The anger she feels towards Call for keeping him from her. Denying them happiness may be unfair, but it is relatable and understandable, because we get the time to know them. When Gus would rather face death than have his other leg amputated, we know his pride, his need to do things on his own terms, won’t allow him to do it. We mourn his decision, but, again, we understand it.

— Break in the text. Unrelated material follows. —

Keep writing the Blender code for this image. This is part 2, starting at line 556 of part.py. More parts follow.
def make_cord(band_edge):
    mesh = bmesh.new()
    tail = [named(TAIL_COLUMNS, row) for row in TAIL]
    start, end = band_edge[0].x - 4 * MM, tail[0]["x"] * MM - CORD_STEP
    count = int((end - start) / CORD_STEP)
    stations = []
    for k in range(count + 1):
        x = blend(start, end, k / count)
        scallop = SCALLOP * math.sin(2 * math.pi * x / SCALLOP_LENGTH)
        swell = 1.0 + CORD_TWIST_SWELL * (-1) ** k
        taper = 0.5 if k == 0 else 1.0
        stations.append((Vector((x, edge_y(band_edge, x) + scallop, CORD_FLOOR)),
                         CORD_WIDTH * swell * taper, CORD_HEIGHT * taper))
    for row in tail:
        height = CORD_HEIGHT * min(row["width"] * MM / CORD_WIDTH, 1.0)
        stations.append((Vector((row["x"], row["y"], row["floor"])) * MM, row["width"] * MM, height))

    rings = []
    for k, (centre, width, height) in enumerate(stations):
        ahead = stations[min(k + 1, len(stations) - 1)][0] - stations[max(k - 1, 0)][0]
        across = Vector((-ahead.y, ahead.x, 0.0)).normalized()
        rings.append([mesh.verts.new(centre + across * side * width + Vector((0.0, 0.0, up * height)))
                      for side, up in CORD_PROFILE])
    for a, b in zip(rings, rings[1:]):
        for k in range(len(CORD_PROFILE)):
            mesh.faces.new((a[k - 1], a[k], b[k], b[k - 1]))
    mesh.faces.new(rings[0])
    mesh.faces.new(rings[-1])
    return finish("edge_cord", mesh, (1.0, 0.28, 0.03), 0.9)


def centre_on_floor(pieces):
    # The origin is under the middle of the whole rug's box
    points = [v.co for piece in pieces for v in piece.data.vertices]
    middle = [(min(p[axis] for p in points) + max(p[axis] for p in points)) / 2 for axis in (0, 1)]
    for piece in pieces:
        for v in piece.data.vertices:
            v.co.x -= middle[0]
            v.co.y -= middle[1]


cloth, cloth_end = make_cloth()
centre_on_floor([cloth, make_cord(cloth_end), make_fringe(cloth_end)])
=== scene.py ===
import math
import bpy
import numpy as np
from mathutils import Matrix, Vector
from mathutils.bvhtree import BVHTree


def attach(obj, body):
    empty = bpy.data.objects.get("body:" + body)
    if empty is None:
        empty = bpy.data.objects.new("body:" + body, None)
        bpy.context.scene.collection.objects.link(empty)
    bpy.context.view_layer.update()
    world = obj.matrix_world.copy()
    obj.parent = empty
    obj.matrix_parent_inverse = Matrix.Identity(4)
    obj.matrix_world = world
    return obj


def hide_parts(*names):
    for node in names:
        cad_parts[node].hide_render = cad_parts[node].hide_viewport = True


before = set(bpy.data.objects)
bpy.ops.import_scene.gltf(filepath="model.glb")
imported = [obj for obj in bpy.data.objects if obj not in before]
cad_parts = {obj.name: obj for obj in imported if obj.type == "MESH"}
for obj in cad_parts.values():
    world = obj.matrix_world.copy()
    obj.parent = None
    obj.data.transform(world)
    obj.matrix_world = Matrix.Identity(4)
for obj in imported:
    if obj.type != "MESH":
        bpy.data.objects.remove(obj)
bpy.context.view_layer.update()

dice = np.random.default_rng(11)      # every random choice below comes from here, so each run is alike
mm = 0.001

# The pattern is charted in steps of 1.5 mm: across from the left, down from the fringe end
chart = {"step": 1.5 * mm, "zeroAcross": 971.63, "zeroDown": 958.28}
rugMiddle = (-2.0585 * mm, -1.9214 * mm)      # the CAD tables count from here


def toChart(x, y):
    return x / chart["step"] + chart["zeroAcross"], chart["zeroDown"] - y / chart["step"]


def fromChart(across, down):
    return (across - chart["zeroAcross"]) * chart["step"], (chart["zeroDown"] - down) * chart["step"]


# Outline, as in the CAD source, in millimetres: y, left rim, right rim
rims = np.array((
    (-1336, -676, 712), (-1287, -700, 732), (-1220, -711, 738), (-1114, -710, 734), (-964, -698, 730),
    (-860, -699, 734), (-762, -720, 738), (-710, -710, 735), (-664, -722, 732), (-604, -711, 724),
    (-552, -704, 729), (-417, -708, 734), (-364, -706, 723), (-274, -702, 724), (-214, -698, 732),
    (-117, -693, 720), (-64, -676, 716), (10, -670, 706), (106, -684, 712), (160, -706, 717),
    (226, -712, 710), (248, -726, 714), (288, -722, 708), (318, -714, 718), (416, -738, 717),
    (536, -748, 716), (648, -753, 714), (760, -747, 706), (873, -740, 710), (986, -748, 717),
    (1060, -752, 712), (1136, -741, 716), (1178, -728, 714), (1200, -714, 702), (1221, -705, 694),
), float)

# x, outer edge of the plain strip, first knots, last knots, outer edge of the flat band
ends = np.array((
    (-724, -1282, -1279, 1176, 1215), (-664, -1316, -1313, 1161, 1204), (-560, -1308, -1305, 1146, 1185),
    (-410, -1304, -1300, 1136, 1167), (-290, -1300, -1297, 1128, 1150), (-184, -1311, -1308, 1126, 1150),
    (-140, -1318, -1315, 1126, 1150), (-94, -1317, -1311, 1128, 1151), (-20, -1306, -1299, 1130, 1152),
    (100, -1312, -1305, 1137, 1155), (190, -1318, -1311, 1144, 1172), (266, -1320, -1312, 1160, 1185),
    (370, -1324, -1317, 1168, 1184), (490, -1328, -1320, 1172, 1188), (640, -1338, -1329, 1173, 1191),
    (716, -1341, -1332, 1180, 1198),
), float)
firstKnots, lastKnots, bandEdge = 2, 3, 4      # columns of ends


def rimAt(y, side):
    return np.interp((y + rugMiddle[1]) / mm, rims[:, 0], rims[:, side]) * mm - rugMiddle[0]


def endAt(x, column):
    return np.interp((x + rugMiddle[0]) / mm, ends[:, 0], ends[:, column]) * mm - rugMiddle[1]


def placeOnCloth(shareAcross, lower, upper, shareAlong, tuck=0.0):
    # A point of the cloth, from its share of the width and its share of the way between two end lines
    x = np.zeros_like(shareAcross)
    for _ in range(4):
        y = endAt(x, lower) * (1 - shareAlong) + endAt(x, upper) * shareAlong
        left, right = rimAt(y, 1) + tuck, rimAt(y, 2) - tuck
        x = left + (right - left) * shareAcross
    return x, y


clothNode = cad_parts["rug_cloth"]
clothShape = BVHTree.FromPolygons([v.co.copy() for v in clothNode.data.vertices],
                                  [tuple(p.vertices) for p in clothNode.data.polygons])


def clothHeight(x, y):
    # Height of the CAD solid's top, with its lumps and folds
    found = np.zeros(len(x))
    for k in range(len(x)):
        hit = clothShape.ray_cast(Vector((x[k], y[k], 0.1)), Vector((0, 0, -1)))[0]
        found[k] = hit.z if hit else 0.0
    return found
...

Of course, none of this matters without having actors that can pull it off, and Lonesome Dove has that in spades. The casting is spot on, and some of the “lesser lights” — Urich, Diane Lane, Glover — deliver characters that feel real, not just stereotypes or caricatures. Three performances specifically, though, deserve recognition. Robert Duvall, already an acclaimed actor since his start as Boo Radley in 1962’s To Kill A Mockingbird, is perfect as Gus. His eyes speak to the wisdom of the character, his face betraying one that has seen many things yet still seeks to find the humor in it all. Duvall nails the grace of Gus, and his personality that sees Gus as a father figure and stern protector.

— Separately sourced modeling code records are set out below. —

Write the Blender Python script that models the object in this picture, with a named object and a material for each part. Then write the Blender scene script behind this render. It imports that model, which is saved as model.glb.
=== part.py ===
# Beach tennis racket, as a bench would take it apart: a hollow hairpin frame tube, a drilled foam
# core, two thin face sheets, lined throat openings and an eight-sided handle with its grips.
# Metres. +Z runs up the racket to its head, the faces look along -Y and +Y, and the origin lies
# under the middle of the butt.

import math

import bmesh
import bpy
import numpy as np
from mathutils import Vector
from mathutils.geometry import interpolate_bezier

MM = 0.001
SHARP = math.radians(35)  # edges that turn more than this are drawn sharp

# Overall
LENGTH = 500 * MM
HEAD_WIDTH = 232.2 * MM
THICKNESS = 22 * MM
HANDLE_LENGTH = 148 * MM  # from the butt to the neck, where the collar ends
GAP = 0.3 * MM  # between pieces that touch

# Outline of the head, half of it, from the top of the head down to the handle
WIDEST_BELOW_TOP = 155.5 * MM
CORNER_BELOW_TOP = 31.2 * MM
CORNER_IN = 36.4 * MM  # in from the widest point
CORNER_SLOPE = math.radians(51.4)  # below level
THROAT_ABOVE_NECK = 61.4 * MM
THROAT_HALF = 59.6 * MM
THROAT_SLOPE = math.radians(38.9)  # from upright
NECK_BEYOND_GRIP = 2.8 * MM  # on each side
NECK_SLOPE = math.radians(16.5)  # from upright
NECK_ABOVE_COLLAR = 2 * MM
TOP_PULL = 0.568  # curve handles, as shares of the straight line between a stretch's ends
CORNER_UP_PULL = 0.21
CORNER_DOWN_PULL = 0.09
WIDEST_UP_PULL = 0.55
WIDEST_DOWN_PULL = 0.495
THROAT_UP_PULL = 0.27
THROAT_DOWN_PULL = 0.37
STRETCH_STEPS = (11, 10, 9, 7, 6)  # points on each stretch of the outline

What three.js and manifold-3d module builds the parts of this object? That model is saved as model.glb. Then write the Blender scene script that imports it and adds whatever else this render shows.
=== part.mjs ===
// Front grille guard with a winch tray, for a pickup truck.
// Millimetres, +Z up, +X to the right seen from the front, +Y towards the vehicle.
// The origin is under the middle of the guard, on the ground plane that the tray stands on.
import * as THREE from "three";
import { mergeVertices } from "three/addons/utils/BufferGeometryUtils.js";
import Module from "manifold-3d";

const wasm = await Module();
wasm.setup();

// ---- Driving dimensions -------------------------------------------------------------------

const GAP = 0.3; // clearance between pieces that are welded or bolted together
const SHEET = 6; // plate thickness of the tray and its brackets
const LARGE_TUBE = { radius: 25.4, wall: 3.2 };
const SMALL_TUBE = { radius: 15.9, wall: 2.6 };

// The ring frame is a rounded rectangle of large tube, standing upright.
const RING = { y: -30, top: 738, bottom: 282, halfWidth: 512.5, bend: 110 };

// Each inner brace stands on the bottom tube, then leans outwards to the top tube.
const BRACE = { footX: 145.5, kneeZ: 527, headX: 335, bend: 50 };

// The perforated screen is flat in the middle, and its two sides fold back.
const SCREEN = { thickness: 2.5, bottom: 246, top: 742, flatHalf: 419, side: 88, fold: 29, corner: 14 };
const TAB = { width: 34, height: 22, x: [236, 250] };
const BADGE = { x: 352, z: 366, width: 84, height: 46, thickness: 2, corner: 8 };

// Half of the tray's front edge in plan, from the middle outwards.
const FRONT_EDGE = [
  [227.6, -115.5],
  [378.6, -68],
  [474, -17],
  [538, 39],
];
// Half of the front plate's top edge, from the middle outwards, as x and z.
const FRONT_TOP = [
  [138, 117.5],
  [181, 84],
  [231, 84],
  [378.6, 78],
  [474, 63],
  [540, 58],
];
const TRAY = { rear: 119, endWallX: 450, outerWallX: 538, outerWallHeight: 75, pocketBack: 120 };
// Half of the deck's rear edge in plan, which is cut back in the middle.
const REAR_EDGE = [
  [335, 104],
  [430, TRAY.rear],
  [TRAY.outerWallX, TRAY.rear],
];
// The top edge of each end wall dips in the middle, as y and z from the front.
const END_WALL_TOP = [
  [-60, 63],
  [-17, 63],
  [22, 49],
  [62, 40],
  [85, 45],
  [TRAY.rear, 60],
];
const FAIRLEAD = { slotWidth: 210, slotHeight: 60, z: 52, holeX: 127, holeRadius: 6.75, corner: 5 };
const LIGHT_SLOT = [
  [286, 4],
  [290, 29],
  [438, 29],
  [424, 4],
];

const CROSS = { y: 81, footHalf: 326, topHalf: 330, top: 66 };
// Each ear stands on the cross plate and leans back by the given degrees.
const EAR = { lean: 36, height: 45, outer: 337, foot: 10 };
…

Ricky Schroder gets to show off his talents, shaking off the image of his Ricky Stratton role in the 1980s sitcom Silver Spoons by deftly taking his character from teen to man, gradually building his maturity through the events he experiences on the drive. The real surprise in Lonesome Dove is Tommy Lee Jones. For anyone who relates the actor to his one-note Agent K role in the Men In Black films, the way Jones slowly breaks down the walls of Call is nothing short of amazing.

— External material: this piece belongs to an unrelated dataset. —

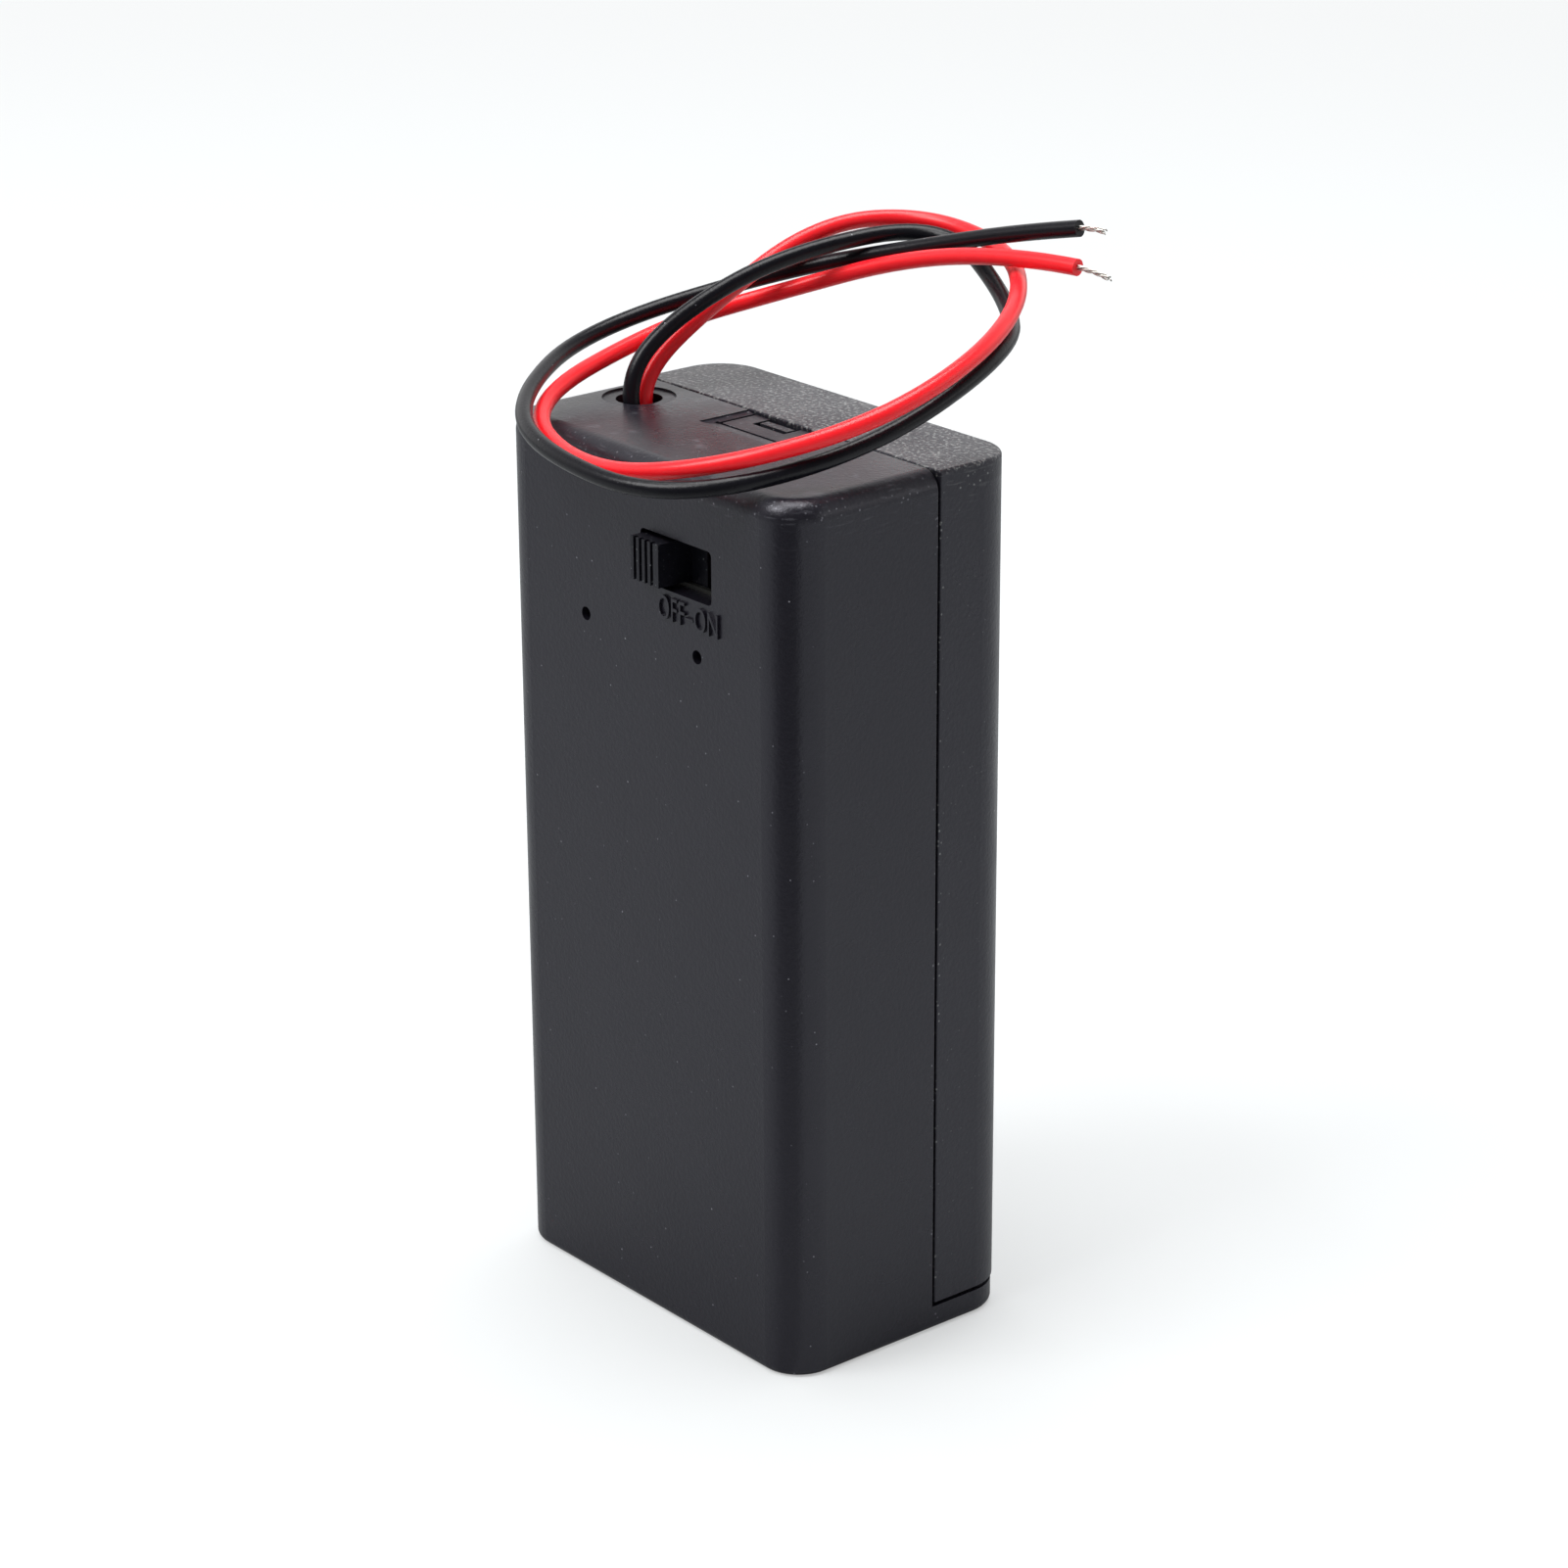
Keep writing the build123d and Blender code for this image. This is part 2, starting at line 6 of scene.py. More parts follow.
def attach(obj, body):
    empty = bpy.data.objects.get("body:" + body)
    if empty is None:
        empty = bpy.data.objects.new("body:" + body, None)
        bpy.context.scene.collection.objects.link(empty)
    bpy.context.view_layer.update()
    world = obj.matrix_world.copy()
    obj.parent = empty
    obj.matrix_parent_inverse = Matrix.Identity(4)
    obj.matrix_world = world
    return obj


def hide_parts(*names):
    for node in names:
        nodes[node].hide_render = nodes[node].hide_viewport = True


# Closed box for a nine volt battery: black moulded case and cover, slide switch, two free leads.
# The frame is in metres, +Z up, the switch face looks along -Y.

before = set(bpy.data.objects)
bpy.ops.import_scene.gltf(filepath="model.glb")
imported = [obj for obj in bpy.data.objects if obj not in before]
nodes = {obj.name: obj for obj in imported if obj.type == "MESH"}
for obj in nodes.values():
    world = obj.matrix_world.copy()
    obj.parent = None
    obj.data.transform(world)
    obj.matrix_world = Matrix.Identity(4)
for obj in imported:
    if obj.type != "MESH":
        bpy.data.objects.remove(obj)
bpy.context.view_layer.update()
mm = 0.001
print("frame loaded:", len(nodes), "nodes")


# small helpers

def hexColour(text):
    # sRGB hex to linear RGBA
    parts = [int(text[i:i + 2], 16) / 255 for i in (1, 3, 5)]
    return [c / 12.92 if c <= 0.04045 else ((c + 0.055) / 1.055) ** 2.4 for c in parts] + [1.0]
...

His introduction in the series promises that same note, but by the end, when we see Call weeping openly over the grave of Gus after having brought his body back to Texas, one would have to have a heart of stone to feel nothing. It’s a depth that we don’t see often enough from Jones over the course of his career. Lonesome Dove succeeds as a Western by both adhering to its rules and disobeying them outright in equal measure. It succeeds by imbuing an emotional depth unlike its kin. It succeeds in grand cinematography and realism. Lonesome Dove, simply, succeeds.